PPS, introduced as part of USB PD 3.0, fundamentally changes this relationship. Instead of jumping between fixed levels, PPS allows the charger to adjust voltage in increments as small as 20 mV. This enables the charger to track the battery’s real-time voltage far more closely, minimizing the workload on the phone’s internal regulators.

Samsung’s Super Fast Charging depends entirely on this PPS behavior. Rather than pushing very high voltages, Galaxy devices request a narrow voltage range combined with unusually high current. This is why many high-wattage chargers fail in practice: they advertise impressive totals, yet their PPS profiles are capped at lower current levels.

Independent measurements published by Chargerlab show that when PPS is correctly implemented, early-stage charging efficiency improves noticeably, with less thermal throttling during the first charging phase. This efficiency gain is not about headline wattage, but about how precisely voltage and current are shaped.

Seen this way, fixed voltage PD and PPS are not competing features but different design philosophies. Fixed profiles prioritize simplicity and broad compatibility, while PPS prioritizes efficiency and thermal control. For modern smartphones chasing ever-faster charging in slim enclosures, that philosophical difference is the line between advertised capability and real-world performance.
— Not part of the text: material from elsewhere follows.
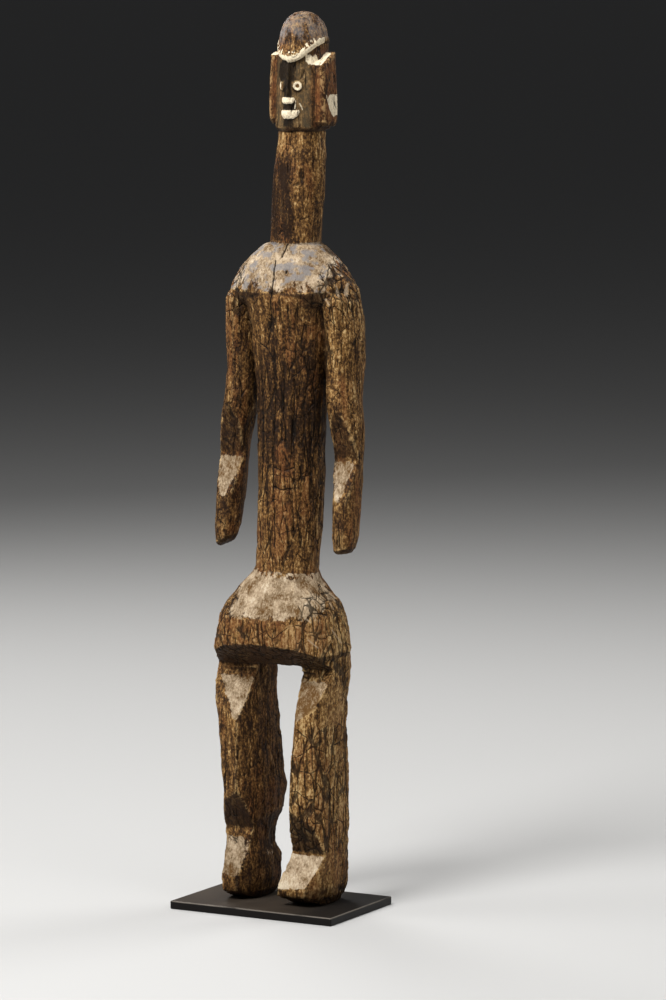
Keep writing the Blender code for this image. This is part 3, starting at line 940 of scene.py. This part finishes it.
class WoodLayers:
    """The layers of the wood's finish, each written over the one before."""

    EYES = (((36.4, -23.0, 983.4), 99.0), ((15.3, -23.0, 983.4), 13.6))
    PUPIL = 1.2
    IRIS = 3.0
    RING = (2.4, 5.1)

    def __init__(self, finish: PatinatedWood, tree: Tree, carving: Carving) -> None:
        """Works out the fields that more than one layer uses.

        Args:
            finish: The colours.
            tree: The material's tree.
            carving: The carved surface.
        """
        self.finish = finish
        self.tree = tree
        self.carving = carving
        place = carving.place
        self.grain = tree.noise(carving.wander, (2.0, 2.0, 26), 3.0, 0.65, shift=4.0)
        self.streak = tree.noise(carving.wander, (6, 6, 80), 2.0, 0.6, shift=5.0)
        self.mottle = tree.noise(carving.wander, (9, 9, 15), 4.0, 0.65, shift=6.0)
        self.speck = tree.noise(place, (2.6, 2.6, 3.6), 3.0, 0.75, shift=8.0)
        self.edge = tree.kept(Kept.EDGE)
        self.blocks = carving.blocks()
        self.splits = carving.splits()
        ragged = (self.mottle - 0.5) * 2.2 + (self.speck - 0.5) * 0.5
        # The pale deposit on up-facing cuts, which is also painted top light.
        self.pale_on_top = (tree.kept(Kept.DUST) + ragged).above(0.0, 0.13)

    def ground(self) -> bpy.types.NodeSocket:
        """The bare browns: streaked along the grain, flecked, and warmer in patches.

        Returns:
            The colour.
        """
        f, tree = self.finish, self.tree
        flecks = tree.chance(tree.cells(self.carving.place, (1.9, 1.9, 3.6), shift=13.0))
        tone = (
            0.465
            + (self.grain - 0.5) * 1.1
            + (self.streak - 0.5) * 1.0
            + (self.mottle - 0.5) * 1.05
            + (self.speck - 0.5) * 1.8
            + (flecks - 0.5) * 0.24
            # The kept shade holds each part's own tone, and the light and shade painted on it.
            + tree.kept(Kept.SHADE)
        )
        colour = tree.ramp(
            tone, (0.06, f.deep), (0.3, f.dark), (0.5, f.brown), (0.71, f.warm), (1.0, f.ochre)
        )
        patches = tree.noise(self.carving.place, (34, 34, 60), 2.0, 0.5, shift=11.0)
        rusty = patches.above(0.55, 0.08) * self.streak.above(0.48, 0.14)
        return tree.blend(rusty * tone.above(0.28, 0.16) * 0.45, colour, f.rust)

    def tinted(self, colour: bpy.types.NodeSocket) -> bpy.types.NodeSocket:
        """The tints that whole parts of the figure have, and the painted bluish sheen on the dome.

        Args:
            colour: What lies under it.

        Returns:
            The colour with this layer over it.
        """
        f, tree = self.finish, self.tree
        rust, olive, slate_sheen = tree.split(tree.kept_vector(Kept.TINTS))
        colour = tree.blend(rust * self.mottle.above(0.49, 0.12), colour, f.rust)
        colour = tree.blend(olive, colour, f.olive)
        # Painted bluish sheen on the dome.
        return tree.blend(slate_sheen * self.mottle.above(0.48, 0.1), colour, f.slate_sheen)

    def dusted_and_top_lit(self, colour: bpy.types.NodeSocket) -> bpy.types.NodeSocket:
        """The pale deposit on what faces up, cream and stone grey and also painted top light, with spots of
        painted bluish sheen.

        Args:
            colour: What lies under it.

        Returns:
            The colour with this layer over it.
        """
        f, tree, c = self.finish, self.tree, self.carving
        broad = tree.noise(c.place, (22, 22, 22), 4.0, 0.55, shift=15.0)
        fine = (self.speck - 0.5) * 1.0 + (self.grain - 0.5) * 0.7
        tone = 0.52 + (broad - 0.5) * 1.5 + fine + tree.kept(Kept.PALE)
        dust = tree.ramp(tone, (0.12, f.brown), (0.34, f.stone), (0.58, f.pale), (0.86, f.cream))
        # Spots of painted bluish sheen on the pale tops.
        slate_sheen = tree.noise(c.place, (15, 15, 11), 3.0, 0.6, shift=17.0).above(0.54, 0.06)
        dust = tree.blend(slate_sheen * c.z.above(700, 9) * 0.75, dust, f.slate_sheen)
        # Lays the pale deposit, which is also painted top light, over what faces up.
        return tree.blend(self.pale_on_top * 0.93, colour, dust)

    def worn(self, colour: bpy.types.NodeSocket) -> bpy.types.NodeSocket:
        """Worn ridges lighter, with painted highlight on them, and hollows gone dark; painted shade under
        down-facing cuts and in shut-in places.

        Args:
            colour: What lies under it.

        Returns:
            The colour with this layer over it.
        """
        f, tree = self.finish, self.tree
        # Ridges worn to ochre, which is also painted highlight.
        worn_through = (self.speck + (self.mottle - 0.5) * 1.3).above(0.53, 0.12)
        rubbed_and_highlit = self.edge.above(0.34, 0.22) * worn_through
        colour = tree.blend(rubbed_and_highlit * 0.5, colour, f.ochre)
        hollow = self.edge.below(-0.42, 0.34)
        colour = tree.blend(hollow * 0.6, colour, f.deep)
        # Painted shade under down-facing cuts.
        under = (tree.kept(Kept.FACING) + (self.mottle - 0.5) * 0.2).below(-0.26, 0.12)
        colour = tree.blend(under * 0.84, colour, f.deep)
        # Painted shade in places that the rest of the figure shuts in.
        shut_in_shade = tree.kept(Kept.SKY).below(0.45, 0.3)
        return tree.blend(shut_in_shade * 0.85, colour, f.soot)

    def painted(self, colour: bpy.types.NodeSocket) -> bpy.types.NodeSocket:
        """Soot on the nose and mouth, and white paint on the cap's rim, the ears, the eyes and the lips.

        Args:
            colour: What lies under it.

        Returns:
            The colour with this layer over it.
        """
        f, tree, c = self.finish, self.tree, self.carving
        ragged = (tree.noise(c.place, (2.2, 2.2, 3.0), 2.0, shift=21.0) - 0.5) * 2.0
        soot = (tree.kept(Kept.SOOT) + ragged + (self.mottle - 0.5) * 9.0).above(0.4, 1.5)
        colour = tree.blend(soot * 0.9, colour, f.soot)
        over = tree.kept(Kept.RIM) + ragged * 0.8
        drips = (tree.noise(c.place, (2.6, 2.6, 9.0), 1.0, shift=23.0) * 11 - 5.5).clamped() * 6
        white = over.above(-1.2, 0.4) * (over - drips).below(6.0, 0.6) * c.y.below(9.7, 1.0)
        white = tree.largest(white, (tree.kept(Kept.PAINT) + ragged).above(0.0, 0.4))
        strokes = tree.nearest(c.flat(Face.FRONT, 0.2), PAINT_STROKES).below(0.5, 0.5)
        white = tree.largest(white, strokes * self.speck.above(0.46, 0.06) * c.y.below(-10, 2) * 0.8)
        for eye, shown in self.EYES:
            away = tree.measure("DISTANCE", c.place, eye) + ragged * 0.5
            iris = tree.blend(away.below(self.PUPIL, 0.4), f.brown, f.soot)
            colour = tree.blend(away.below(self.IRIS, 0.4), colour, iris)
            white = tree.largest(white, away.between(*self.RING, 0.35) * c.x.below(shown, 0.4))
        chalk = tree.blend(self.speck.below(0.45, 0.08) * 0.6, f.paint, f.pale)
        return tree.blend(white, colour, chalk)

    def marked(self, colour: bpy.types.NodeSocket) -> bpy.types.NodeSocket:
        """Dark cracks and splits, and pale scratches and flakes.

        Args:
            colour: What lies under it.

        Returns:
            The colour with this layer over it.
        """
        f, tree, c = self.finish, self.tree, self.carving
        colour = tree.blend(self.blocks * 0.8, colour, f.soot)
        colour = tree.blend(self.splits * 0.9, colour, f.soot)
        front = c.y.below(4, 4) * c.x.above(40, 4)
        place = c.flat(Face.LEFT_FRONT, 0.6)
        scratched = tree.nearest(place, SCRATCHES).below(0.8, 0.6) * front
        colour = tree.blend(scratched * 0.6, colour, f.pale)
        flaked = (tree.nearest(place, FLAKES) + (self.mottle - 0.5) * 14).below(1.4, 1.0) * front
        return tree.blend(flaked * 0.55, colour, f.pale)

    def colour(self) -> bpy.types.NodeSocket:
        """All the layers, from the ground up.

        Returns:
            The colour.
        """
        colour = self.ground()
        for layer in (self.tinted, self.dusted_and_top_lit, self.worn, self.painted, self.marked):
            colour = layer(colour)
        return colour

    def roughness(self) -> Field:
        """Duller on the pale deposit, and a little uneven all over."""
        return (0.62 + self.pale_on_top * 0.25 + (self.speck - 0.5) * 0.3).clamped()

    def height(self) -> Field:
        """Fine relief under what the mesh shows: fibre, pits, and the cracks between blocks."""
        return self.grain * 0.7 + self.mottle * 0.7 + self.speck * 0.9 - self.blocks * 0.7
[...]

What Makes Samsung Super Fast Charging 2.0 Different

Samsung Super Fast Charging 2.0 stands apart not because of a headline wattage number, but because of the engineering philosophy behind it. While many fast-charging systems rely on higher voltage to increase power, Samsung deliberately prioritizes precise control and battery-friendly efficiency. **This design choice fundamentally changes how compatible chargers and cables must behave**.

At the core of SFC 2.0 is USB Power Delivery with Programmable Power Supply. According to specifications defined by the USB Implementers Forum, PPS allows voltage to be adjusted in extremely fine 20 mV steps. Samsung uses this capability to supply power at roughly 9 to 11 volts while pushing unusually high current beyond 4 amps. This keeps the input voltage close to the battery’s real-time voltage, reducing conversion losses and excess heat inside the phone.
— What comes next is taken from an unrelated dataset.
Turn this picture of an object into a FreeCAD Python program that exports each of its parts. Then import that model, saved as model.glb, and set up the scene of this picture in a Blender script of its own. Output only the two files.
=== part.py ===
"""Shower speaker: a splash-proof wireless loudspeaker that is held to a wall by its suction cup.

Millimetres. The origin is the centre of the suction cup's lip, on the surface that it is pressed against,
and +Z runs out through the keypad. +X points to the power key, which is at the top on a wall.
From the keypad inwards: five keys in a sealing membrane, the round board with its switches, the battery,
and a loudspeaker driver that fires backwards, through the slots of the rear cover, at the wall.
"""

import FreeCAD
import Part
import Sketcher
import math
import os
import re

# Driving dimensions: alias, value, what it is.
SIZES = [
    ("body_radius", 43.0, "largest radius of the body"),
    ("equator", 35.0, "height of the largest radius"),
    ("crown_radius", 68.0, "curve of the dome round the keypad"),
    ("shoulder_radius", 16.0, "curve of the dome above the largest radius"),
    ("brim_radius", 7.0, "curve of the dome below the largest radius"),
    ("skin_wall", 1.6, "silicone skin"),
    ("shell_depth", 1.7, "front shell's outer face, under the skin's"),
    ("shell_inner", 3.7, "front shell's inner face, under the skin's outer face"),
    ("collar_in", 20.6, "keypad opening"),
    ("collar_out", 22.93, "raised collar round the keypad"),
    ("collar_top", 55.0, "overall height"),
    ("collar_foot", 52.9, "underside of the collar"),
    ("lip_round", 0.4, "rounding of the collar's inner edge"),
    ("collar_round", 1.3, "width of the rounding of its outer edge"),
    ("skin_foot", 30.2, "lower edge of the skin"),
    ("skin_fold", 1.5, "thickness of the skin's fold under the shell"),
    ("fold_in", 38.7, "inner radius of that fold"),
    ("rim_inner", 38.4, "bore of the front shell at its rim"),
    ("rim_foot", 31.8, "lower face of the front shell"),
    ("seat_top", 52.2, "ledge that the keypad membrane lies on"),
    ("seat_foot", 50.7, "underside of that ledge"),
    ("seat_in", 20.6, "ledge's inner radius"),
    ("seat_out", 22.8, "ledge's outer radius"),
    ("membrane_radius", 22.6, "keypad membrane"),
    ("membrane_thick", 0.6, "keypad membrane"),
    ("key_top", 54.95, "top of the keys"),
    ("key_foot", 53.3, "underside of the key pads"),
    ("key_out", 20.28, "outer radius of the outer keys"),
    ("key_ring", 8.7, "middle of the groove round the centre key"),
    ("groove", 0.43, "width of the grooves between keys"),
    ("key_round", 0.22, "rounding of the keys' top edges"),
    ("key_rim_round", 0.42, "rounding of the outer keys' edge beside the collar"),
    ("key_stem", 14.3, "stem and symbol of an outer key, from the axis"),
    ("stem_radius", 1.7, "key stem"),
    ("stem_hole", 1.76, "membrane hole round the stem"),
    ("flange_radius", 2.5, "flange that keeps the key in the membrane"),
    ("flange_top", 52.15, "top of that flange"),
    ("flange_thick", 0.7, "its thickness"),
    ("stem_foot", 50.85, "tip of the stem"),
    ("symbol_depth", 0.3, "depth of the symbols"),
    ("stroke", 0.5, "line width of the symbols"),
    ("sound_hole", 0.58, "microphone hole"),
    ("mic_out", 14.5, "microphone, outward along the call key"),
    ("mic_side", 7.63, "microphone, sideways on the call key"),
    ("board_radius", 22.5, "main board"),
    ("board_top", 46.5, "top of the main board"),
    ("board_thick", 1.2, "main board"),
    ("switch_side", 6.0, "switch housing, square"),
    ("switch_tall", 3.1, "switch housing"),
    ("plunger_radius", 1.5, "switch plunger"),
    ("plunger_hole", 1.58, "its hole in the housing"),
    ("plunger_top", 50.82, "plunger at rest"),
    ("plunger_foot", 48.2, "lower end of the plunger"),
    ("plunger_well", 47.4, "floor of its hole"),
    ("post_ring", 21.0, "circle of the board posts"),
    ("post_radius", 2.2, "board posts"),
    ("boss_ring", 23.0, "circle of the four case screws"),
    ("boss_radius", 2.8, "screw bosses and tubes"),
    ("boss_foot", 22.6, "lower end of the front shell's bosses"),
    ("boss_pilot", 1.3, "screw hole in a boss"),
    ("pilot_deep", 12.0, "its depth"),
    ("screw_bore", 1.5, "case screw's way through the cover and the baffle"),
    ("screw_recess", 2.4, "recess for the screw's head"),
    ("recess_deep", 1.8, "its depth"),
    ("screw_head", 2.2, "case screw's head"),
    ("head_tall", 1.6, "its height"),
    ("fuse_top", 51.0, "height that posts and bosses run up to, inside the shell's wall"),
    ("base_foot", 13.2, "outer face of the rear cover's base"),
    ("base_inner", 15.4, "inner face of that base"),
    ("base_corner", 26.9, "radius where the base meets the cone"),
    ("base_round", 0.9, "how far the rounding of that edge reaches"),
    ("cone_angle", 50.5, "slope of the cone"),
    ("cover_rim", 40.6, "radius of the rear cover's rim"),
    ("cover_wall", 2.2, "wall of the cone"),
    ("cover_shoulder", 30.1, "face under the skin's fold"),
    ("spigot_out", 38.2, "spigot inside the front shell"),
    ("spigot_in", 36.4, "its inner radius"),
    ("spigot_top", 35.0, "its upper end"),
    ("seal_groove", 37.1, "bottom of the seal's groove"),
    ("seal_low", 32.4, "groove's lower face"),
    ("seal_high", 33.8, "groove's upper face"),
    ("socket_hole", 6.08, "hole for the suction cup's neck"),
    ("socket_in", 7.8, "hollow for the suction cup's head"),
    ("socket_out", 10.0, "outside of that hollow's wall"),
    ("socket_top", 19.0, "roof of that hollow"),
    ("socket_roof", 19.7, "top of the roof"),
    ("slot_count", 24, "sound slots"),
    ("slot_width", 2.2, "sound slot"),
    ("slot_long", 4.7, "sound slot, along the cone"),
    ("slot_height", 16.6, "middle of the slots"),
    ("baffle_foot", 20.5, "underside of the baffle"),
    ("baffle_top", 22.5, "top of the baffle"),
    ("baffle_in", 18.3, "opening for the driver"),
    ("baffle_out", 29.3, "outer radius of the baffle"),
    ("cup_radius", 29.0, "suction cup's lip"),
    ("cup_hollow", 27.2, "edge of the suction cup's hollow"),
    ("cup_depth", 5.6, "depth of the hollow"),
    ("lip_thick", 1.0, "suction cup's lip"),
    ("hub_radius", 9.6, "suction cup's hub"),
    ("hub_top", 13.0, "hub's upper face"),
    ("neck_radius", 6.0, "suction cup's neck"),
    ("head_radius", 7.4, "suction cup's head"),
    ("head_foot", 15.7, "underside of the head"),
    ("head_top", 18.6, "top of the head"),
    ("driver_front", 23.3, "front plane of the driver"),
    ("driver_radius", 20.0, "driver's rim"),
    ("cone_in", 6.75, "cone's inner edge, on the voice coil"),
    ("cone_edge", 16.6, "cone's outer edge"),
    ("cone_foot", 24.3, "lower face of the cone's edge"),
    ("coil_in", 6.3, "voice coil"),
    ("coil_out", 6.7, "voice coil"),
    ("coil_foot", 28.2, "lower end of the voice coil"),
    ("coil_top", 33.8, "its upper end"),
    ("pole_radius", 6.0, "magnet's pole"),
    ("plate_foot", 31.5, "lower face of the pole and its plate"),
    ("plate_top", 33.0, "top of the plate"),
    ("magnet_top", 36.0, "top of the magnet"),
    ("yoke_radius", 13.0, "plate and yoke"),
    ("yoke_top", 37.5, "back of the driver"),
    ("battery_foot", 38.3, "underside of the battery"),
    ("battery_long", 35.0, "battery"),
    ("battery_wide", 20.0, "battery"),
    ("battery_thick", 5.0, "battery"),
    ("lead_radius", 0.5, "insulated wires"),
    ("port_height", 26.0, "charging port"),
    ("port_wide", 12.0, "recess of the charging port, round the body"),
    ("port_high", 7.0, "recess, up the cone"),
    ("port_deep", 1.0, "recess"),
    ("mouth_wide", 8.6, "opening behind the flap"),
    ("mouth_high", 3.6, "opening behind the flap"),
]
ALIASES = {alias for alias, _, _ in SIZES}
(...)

This approach differs sharply from common laptop-oriented chargers that favor fixed profiles such as 15V or 20V at lower current. Even when such chargers advertise 65W or 100W output, many cannot deliver the 5A-capable PPS profile that Galaxy devices require. As a result, the phone intentionally falls back to slower modes to maintain safety and stability.

Another defining difference is how strictly Samsung enforces physical-layer safety. USB-IF documentation clearly states that currents above 3A require electronically marked cables. Because SFC 2.0 regularly exceeds this threshold, a 5A-rated cable with an embedded E-Marker chip becomes mandatory. Without it, the charging system intentionally limits output regardless of charger capability.
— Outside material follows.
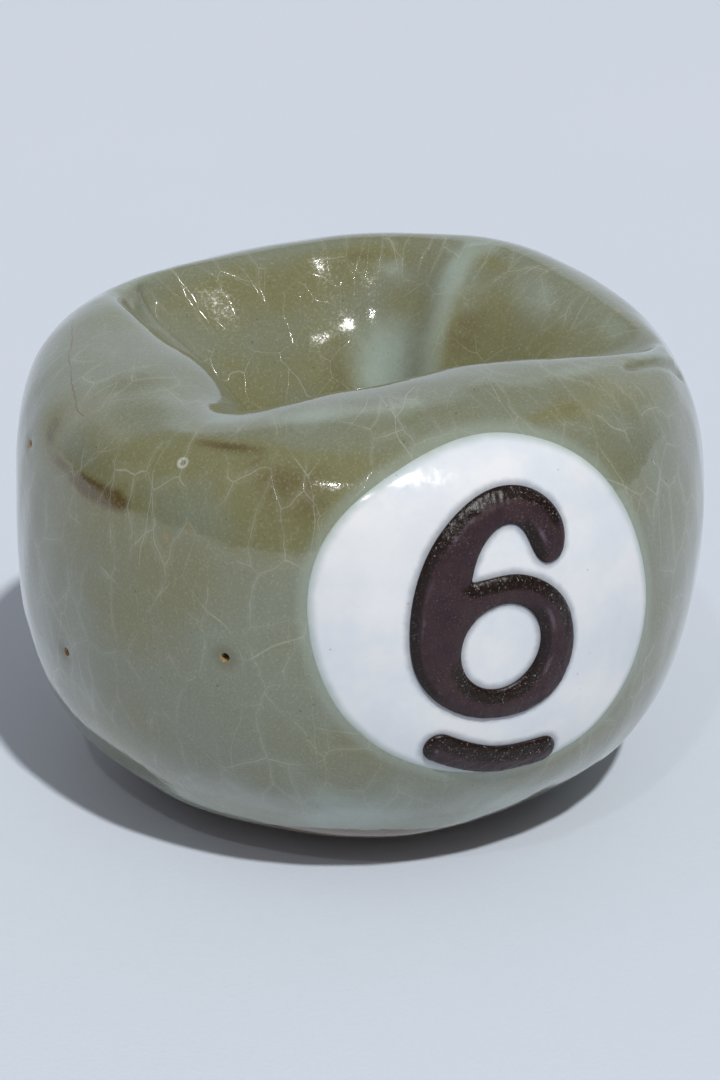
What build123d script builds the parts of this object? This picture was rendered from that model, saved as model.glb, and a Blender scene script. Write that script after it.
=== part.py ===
from build123d import *
import os
from math import cos, exp, radians, sin

# A hollow hand-built stoneware vessel made like a squashed number 6 pool ball.
# Millimetres, +Z up. The origin is the middle of the bare foot, on the surface that it
# stands on. The number disc faces -Y. Azimuths are degrees from -Y towards +X.

# ---- Driving dimensions -----------------------------------------------------------------
WALL = 6.0                # clay wall, glaze not counted
GLAZE = 0.6               # thickness of the celadon glaze
GLAZE_LINE = 4.6          # height at which the glaze stops above the foot
FOOT_HEIGHT = 3.0         # slab of bare clay under the ball
SEAM_HEIGHT = 43.0        # joint between the two pinched halves
SEAM_CORE_RADIUS = 34.0   # inside this radius the pressed-in well is all upper half
SEAM_CORE_BOTTOM = 16.0

DISC_DEPTH = 3.2          # depth of the pocket that holds the white disc
NUMBER_SIDE = 0.8         # the number plane's origin, to the right of the axis
NUMBER_HEIGHT = 47.2      # its height
NUMBER_REACH = 44.0       # how far it lies in front of the axis
NUMBER_PITCH = 8.9        # how far the plane leans back
NUMBER_LEAN = 11.0        # clockwise turn of the digit on its plane
RELIEF = 1.3              # height of the digit and its bar above the disc

REGION_RADIUS = 70.0      # clears the widest part of the body
PLUG_REACH = 14.0         # reaches through the front wall from the number plane

# Outlines on the number plane, as the digit is read: hand-cut disc, digit and bar
DISC_OUTLINE = (
    (-2.1, 27.1), (11.3, 24.3), (23.4, 11.3), (27.8, -5.1), (22.0, -18.1), (11.0, -23.9),
    (-2.7, -24.6), (-16.5, -19.2), (-25.9, -6.5), (-26.9, 10.5), (-15.7, 22.2),
)
# The digit's outline runs from the notch between stem and bowl, over the top, and back to it
SIX_OUTLINE = (
    (-5.8, 6.2), (-5.5, 9.3), (-4.3, 12.4), (-2.4, 14.4), (-0.2, 14.8), (1.6, 13.5),
    (3.2, 11.1), (5.4, 9.4), (7.4, 10.2), (8.1, 12.7), (6.9, 16.4), (3.5, 19.3),
    (-0.5, 20.2), (-5.6, 18.8), (-9.9, 15.0), (-12.7, 10.0), (-13.8, 4.0), (-13.3, -2.6),
    (-10.8, -9.0), (-5.6, -13.3), (2.8, -14.7), (8.3, -13.1), (11.7, -10.0), (12.9, -5.3),
    (12.2, -0.7), (9.8, 3.8), (6.0, 6.6), (0.4, 7.7), (-3.2, 6.9), (-5.8, 6.2),
)
SIX_HOLE_CENTRE = (0.8, -3.4)
SIX_HOLE_RADII = (6.2, 6.7)
BAR_LINE = ((-5.0, -19.9), (3.8, -21.9), (12.3, -20.6))
BAR_WIDTH = 4.6

VENT_DIAMETER = 1.4       # pinholes that let the trapped air out
VENTS = ((-42.0, 43.6), (-77.0, 34.0), (-93.0, 62.3))  # azimuth, height

# ---- Folds of the pressed-in well, by azimuth -------------------------------------------
BACK_LEFT = -134.0        # its three corners
FRONT_LEFT = -58.0
RIGHT = 65.0
PLEAT = 124.0             # and the pleat that stands out of its back wall

# ---- Control rings of the outer skin, from the foot's edge over the crest into the well --
# Each ring: radius, its folds, height, its folds. A fold is (azimuth, spread, change).
CONTROL_RINGS = (
    (26.0, [(-81, 40, 1.5)],
     0.0, []),
    (28.5, [(-81, 40, 2), (-49, 25, -1.5)],
     0.6, []),
    (37.0, [(-95, 45, 3), (49, 40, 3), (-49, 28, -2.5), (20, 20, -1.3)],
     6.0, [(-71, 40, -0.5)]),
    (50.0, [(-100, 30, 2.6), (39, 35, 1.3), (-72, 14, -0.8)],
     18.0, []),
    (54.3, [(-101, 50, 0.6)],
     38.0, [(69, 60, 1)]),
    (54.0, [(64, 50, 0.2)],
     57.0, [(69, 50, 1.2), (-111, 50, -0.5)]),
    (50.0, [(-21, 40, 0.5), (100, 30, 0.9), (-120, 25, 2), (72, 14, -0.7)],
     70.0, [(159, 70, 1.6), (74, 26, -1.8), (118, 25, 1.4)]),
    (41.0, [(-21, 45, 0.5), (RIGHT, 28, 6.5), (-125, 25, 1.8), (159, 60, -3)],
     75.5, [(159, 70, 2.2), (76, 24, -3.4), (118, 25, 1.9), (FRONT_LEFT, 20, -2), (-166, 25, -1.5),
            (15, 35, 1.5)]),
    (35.0, [(-6, 42, -6.5), (RIGHT, 24, 11), (BACK_LEFT, 22, 6), (159, 50, -1), (-88, 24, -3)],
     76.0, [(159, 70, 2.2), (74, 20, -4), (118, 25, 1.6), (FRONT_LEFT, 18, -3.5), (BACK_LEFT, 25, -1.5),
            (20, 36, 2.5)]),
    (29.0, [(-6, 45, -8), (RIGHT, 24, 13), (BACK_LEFT, 20, 9), (159, 50, 2), (-88, 24, -4),
            (PLEAT, 15, -2.5)],
     73.0, [(159, 70, 2), (RIGHT, 20, -4), (FRONT_LEFT, 16, -4.5), (BACK_LEFT, 20, -4), (20, 36, 2.5)]),
    (23.0, [(-6, 45, -4), (RIGHT, 26, 9), (BACK_LEFT, 20, 5), (-88, 24, -3), (PLEAT, 17, -4)],
     64.0, [(159, 80, 1), (RIGHT, 25, 4)]),
    (16.0, [(RIGHT, 30, 3), (PLEAT, 20, -2.5)],
     50.0, []),
    (12.0, [], 36.0, []),
    (8.0, [], 30.0, []),
    (0.0, [], 30.0, []),
)
RING_POINTS = 36          # points around each section
SECTIONS = 22             # sections from the foot's edge to the well's floor
LAST_SECTION = 0.975      # share of the meridian at which the flat well floor starts
AZIMUTHS = [index * 360.0 / RING_POINTS for index in range(RING_POINTS)]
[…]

Independent measurements published by ChargerLAB show that when all requirements are met, Galaxy flagships can briefly exceed 40W during the earliest phase of charging. This short but intense burst is exactly where SFC 2.0 delivers value, especially in real-world situations where users need rapid recovery rather than overnight charging.

In essence, what makes Samsung Super Fast Charging 2.0 different is not speed alone, but a tightly controlled ecosystem. **It is a system-level solution where charger, cable, and device must align perfectly**, rewarding informed users with fast, efficient, and thermally disciplined charging.

The Critical Role of High Current and 5A PPS Profiles

High current delivery sits at the very heart of Samsung’s Super Fast Charging 2.0, and this is where many otherwise capable USB PD chargers quietly fall short. While “45W” looks simple on paper, Galaxy devices do not interpret this number abstractly. **They actively verify whether the charger can sustain more than 4A under a PPS profile**, and without that confirmation, the system intentionally refuses to enter its fastest mode.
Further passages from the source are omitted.